The hottest people get swamped and can’t deal with it, the less desirable get ignored. But most profoundly of all we’ve created a dating culture of superficiality, the endless need to upgrade partners and either abundant empty dates with people we’ve nothing in common or empty calendars and crushed egos. We’re wasting our time and missing real opportunities because we’d rather use an easy dating app than something far more useful that requires more than a nonchalant swipe.

It’s everywhere.

iPhone docks litter retail outlets today. We’ve gone from an era of stereo sound — CD players offering far more sonic data and large speaker cones offering deep bass — to an era where we’re paying more money for a single speaker offering tinny sound because it’s easier to plonk a phone on something that works with our decor than it is to care.

Not that it matters that much, because the music is awful. We’re listening to bland mass market tripe auto-selected by algorithms forcing tastes to converge. The Bieber- and Swift-ridden charts become the default selection because curating a playlist of tunes you actually love is too much like hard work. We used to enjoy weekly trips to the record store to peruse the coming week’s tunes; now we outsource it to software. It’s a crap way to do it, but it’s easy.

From Twitter for customer service, a way to very quickly be totally unhelpful to people, to Amazon, the world’s easiest way to not necessarily pay the best price, we’re taking average-quality pictures on phones, but it’s better than having to think — and a filter will probably make it good. We’re consistently choosing sites, apps and experiences that are just about good enough, but totally easy.

It’s not totally new. We’ve done it for years with fast food, the easy but poor choice for decades. IKEA made billions on the back of “it will do,” but what was once exceptional moments become the general pillar for life. Rather than looking at the channel guide or recording a show, or asking a friend, we’re watching the cute rabbit clip, the man falling down a hole or how did that not break her legs fed to us without a click by Facebook, YouTube or Snapchat.

We’ve become passive, our lives endless easy “meh” punctuated by a rare snap of a highly Instagram-able cool thing at an art show or the sunset from the rooftop bar.

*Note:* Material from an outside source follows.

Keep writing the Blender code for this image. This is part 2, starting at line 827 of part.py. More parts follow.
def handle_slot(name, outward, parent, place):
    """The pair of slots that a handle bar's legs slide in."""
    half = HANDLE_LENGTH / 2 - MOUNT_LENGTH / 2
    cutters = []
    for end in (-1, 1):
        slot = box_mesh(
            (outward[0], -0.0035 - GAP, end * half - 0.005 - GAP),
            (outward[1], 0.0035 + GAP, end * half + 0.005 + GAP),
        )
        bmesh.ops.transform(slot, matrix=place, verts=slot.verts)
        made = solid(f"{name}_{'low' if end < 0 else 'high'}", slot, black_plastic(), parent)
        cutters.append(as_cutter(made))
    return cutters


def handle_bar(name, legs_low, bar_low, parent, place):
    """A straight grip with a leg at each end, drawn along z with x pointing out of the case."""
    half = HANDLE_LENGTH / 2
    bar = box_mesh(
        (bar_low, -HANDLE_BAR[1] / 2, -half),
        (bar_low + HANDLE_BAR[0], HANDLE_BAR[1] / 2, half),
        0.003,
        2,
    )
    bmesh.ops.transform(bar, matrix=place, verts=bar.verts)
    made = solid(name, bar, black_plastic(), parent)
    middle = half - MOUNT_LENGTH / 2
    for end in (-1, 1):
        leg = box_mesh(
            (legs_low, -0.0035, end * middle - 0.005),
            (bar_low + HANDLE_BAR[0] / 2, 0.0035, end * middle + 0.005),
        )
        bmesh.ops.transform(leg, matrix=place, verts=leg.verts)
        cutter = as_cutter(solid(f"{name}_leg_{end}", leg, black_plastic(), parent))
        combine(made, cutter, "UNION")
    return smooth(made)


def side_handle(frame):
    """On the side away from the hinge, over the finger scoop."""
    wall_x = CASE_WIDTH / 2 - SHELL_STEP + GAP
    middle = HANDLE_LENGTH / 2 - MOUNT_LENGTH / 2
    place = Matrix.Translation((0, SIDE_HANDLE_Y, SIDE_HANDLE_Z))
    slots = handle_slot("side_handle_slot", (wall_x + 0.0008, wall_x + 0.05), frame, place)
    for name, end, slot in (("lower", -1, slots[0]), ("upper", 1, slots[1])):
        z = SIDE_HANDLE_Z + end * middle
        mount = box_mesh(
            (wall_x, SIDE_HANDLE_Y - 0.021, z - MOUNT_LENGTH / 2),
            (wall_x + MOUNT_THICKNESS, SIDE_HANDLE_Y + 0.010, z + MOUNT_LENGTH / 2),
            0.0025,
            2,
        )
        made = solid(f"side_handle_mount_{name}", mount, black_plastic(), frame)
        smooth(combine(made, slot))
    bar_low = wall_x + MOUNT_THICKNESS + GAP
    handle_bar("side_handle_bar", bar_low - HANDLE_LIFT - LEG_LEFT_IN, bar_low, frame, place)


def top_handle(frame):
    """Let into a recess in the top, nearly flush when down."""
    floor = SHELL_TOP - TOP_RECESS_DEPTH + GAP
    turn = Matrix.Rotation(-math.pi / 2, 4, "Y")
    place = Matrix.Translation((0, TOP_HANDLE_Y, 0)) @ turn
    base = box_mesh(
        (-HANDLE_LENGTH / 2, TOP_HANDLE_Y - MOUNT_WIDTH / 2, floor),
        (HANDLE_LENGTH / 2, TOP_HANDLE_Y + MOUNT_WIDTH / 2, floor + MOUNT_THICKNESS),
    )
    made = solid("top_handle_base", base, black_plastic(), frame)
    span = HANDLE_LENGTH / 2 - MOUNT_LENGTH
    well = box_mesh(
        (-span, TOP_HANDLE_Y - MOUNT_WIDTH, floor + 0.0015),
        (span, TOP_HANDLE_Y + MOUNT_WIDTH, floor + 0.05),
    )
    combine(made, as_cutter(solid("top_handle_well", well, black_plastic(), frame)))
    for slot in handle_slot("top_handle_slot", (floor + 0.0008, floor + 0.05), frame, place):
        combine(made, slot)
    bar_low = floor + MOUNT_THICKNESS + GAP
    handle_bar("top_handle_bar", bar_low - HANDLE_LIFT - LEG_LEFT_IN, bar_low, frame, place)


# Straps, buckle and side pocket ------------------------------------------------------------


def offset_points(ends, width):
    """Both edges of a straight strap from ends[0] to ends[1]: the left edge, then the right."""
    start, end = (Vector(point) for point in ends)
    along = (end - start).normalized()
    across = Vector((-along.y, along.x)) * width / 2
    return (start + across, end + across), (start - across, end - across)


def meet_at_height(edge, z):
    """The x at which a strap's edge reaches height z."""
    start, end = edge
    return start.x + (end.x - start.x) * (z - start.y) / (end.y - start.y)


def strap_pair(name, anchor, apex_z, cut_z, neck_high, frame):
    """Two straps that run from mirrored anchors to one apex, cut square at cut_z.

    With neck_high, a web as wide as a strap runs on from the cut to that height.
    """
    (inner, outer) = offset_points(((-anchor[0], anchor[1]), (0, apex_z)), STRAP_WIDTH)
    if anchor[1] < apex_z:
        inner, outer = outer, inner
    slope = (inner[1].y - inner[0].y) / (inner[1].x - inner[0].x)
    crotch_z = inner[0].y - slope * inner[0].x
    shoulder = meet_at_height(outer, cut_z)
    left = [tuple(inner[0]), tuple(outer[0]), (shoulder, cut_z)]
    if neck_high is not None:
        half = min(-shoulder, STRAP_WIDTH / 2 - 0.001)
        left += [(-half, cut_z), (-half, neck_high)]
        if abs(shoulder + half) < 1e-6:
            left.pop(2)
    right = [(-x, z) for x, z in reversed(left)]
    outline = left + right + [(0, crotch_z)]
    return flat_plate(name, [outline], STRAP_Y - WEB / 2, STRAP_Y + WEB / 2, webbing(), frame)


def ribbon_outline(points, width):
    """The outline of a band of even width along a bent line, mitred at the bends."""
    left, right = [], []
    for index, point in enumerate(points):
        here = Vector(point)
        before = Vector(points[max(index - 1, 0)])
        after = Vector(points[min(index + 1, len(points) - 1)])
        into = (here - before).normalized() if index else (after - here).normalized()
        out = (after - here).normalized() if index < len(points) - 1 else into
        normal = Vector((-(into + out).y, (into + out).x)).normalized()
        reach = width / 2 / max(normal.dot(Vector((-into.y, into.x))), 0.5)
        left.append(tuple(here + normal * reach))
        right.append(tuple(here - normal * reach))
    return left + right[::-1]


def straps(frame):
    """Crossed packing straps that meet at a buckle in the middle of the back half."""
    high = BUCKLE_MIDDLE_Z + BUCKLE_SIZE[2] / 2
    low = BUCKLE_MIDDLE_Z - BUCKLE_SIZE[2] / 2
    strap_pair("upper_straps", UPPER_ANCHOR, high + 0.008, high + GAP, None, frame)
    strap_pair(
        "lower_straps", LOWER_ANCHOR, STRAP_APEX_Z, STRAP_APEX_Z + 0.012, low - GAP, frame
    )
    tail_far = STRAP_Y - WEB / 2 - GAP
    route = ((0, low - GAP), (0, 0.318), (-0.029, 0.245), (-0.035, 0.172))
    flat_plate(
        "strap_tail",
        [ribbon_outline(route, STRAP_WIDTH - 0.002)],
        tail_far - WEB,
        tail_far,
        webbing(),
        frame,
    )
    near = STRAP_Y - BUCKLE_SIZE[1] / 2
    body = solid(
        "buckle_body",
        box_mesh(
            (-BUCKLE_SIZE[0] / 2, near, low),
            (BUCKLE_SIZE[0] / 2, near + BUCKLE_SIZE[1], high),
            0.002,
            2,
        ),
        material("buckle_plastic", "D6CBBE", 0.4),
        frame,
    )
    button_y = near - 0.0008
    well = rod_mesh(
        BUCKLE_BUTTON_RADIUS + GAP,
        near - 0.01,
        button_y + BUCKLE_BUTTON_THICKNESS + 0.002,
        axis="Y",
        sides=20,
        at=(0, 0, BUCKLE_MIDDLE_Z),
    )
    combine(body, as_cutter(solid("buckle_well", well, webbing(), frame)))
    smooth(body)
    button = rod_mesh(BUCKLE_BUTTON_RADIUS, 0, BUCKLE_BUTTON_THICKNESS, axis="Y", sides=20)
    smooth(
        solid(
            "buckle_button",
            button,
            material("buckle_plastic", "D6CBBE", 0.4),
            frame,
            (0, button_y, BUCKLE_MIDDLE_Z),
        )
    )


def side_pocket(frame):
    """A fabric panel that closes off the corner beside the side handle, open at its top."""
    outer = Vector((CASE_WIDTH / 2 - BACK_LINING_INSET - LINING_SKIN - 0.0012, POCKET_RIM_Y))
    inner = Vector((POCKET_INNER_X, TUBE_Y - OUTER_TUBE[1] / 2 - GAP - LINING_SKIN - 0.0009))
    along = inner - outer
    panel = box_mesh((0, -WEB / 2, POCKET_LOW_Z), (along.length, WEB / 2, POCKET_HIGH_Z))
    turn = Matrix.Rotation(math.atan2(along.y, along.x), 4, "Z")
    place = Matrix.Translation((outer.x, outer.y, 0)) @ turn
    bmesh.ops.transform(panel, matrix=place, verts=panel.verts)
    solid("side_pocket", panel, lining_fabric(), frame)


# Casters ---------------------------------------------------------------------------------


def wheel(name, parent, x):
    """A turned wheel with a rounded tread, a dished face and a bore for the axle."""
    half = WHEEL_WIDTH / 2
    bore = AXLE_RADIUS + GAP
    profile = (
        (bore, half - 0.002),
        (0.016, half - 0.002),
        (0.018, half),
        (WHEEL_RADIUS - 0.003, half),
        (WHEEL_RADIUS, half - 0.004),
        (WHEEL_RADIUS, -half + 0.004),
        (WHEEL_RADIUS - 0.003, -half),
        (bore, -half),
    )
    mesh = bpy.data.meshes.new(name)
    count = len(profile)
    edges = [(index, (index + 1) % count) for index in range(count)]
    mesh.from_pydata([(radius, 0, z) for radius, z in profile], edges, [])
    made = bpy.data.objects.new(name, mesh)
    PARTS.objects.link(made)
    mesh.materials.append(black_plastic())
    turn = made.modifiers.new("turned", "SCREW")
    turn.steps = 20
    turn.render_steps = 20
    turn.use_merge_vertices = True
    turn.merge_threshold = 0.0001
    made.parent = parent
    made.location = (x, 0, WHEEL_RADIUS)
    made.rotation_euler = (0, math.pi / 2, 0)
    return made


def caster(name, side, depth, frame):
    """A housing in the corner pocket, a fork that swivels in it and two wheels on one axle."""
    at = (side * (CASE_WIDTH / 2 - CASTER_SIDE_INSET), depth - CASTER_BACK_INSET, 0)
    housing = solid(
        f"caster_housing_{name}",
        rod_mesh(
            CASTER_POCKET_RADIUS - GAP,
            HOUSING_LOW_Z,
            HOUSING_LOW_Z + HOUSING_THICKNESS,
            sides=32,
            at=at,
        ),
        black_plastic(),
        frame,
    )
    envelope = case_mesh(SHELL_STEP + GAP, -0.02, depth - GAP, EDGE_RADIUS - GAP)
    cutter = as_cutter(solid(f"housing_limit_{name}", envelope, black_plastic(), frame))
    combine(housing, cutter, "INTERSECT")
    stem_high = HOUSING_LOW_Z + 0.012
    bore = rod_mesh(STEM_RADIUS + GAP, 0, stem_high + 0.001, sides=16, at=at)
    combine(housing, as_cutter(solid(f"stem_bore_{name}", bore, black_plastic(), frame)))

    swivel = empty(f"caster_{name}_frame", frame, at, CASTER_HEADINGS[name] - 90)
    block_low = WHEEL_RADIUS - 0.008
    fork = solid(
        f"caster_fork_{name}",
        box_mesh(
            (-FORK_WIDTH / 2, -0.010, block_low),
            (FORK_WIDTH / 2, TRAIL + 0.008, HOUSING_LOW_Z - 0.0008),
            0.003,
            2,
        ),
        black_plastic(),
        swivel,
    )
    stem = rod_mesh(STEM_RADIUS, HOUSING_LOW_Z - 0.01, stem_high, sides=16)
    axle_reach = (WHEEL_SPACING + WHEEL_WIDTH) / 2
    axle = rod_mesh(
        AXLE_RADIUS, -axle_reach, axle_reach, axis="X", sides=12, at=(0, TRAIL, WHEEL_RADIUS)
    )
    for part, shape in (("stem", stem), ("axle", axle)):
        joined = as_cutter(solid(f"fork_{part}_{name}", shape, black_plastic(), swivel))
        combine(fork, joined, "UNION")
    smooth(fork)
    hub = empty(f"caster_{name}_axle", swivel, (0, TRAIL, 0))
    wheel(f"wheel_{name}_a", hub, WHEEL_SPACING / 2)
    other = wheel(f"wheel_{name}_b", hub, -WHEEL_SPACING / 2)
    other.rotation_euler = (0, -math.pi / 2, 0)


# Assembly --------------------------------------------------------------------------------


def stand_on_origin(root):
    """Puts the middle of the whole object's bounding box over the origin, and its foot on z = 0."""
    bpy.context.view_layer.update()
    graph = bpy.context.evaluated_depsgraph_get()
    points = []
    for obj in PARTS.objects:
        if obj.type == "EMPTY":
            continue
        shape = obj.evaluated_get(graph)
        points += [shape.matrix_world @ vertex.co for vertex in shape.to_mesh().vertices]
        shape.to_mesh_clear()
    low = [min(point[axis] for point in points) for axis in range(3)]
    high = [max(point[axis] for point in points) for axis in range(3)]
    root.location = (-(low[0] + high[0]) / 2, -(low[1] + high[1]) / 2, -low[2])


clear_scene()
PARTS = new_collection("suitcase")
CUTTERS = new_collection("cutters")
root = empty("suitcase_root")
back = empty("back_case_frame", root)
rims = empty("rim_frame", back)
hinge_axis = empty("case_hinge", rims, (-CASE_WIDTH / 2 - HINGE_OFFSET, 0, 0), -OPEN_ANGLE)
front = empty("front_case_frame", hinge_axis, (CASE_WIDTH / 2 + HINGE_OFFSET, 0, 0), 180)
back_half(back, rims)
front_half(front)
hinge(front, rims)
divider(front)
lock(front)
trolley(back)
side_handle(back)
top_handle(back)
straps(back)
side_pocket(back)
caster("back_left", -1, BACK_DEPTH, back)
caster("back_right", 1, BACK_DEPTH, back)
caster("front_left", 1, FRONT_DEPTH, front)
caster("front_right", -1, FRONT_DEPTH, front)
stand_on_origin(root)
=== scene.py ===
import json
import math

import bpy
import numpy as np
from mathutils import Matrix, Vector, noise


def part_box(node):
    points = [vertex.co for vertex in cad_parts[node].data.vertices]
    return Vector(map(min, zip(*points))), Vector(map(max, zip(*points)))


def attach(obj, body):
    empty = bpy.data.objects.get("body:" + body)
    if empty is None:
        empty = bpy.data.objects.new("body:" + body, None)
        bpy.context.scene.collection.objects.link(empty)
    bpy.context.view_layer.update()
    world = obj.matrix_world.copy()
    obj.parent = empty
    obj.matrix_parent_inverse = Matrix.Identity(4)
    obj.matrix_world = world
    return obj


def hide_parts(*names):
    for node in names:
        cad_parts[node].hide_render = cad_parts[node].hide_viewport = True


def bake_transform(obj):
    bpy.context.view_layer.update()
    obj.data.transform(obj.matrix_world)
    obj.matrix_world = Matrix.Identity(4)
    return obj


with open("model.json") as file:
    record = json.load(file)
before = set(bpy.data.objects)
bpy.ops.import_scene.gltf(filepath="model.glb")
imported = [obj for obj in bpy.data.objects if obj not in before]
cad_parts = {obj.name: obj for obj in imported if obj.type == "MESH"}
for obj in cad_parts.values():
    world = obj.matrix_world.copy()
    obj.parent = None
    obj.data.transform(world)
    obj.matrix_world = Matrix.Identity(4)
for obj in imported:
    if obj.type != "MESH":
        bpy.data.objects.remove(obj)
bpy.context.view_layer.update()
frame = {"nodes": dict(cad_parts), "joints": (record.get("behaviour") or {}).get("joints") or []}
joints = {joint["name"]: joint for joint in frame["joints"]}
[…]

Where does it end? Will self-driving cars mean we no longer care about car performance? Will we be so transfixed by our phones that we don’t need to choose the posh hotel, or maybe even bother to fly somewhere? Will our lives become products we subscribe to on Amazon so we don’t need to think, music fed to us by software and shows that autostart?

We have so many options we are paralyzed by choice.

Perhaps this is all a reaction to a world of abundance. We have so many options we are paralyzed by choice. When we gave the world a microphone and told them they can sing, when we put a professional-grade camera in everyone’s phone, when we supported film making with Kickstarter, when we can see seemingly everything ever made in the world on Etsy or Alibaba, when we can flick nonchalantly on Tinder for hours without end, perhaps not caring is the obvious remedy. When Kayak celebrates millions of hotels, maybe I just want the false limits of a crap way of choosing.

I’d love to see easier but better, to see companies designed around the idea of making less stuff but making it easy. Casper offers one mattress — the best one they could find. Apple propelled to greatness by offering a small number of things that just work. Please, can companies work against reducing cognitive burden?

At what point do we rebel? At what point do we notice that it’s the friction in life that enables us to feel something? That “difficult” is where satisfaction comes from, that the search is part of the destination, that life is for living and living is about experiences — and that involves thought and effort and the satisfaction of amazing and the risk of awful.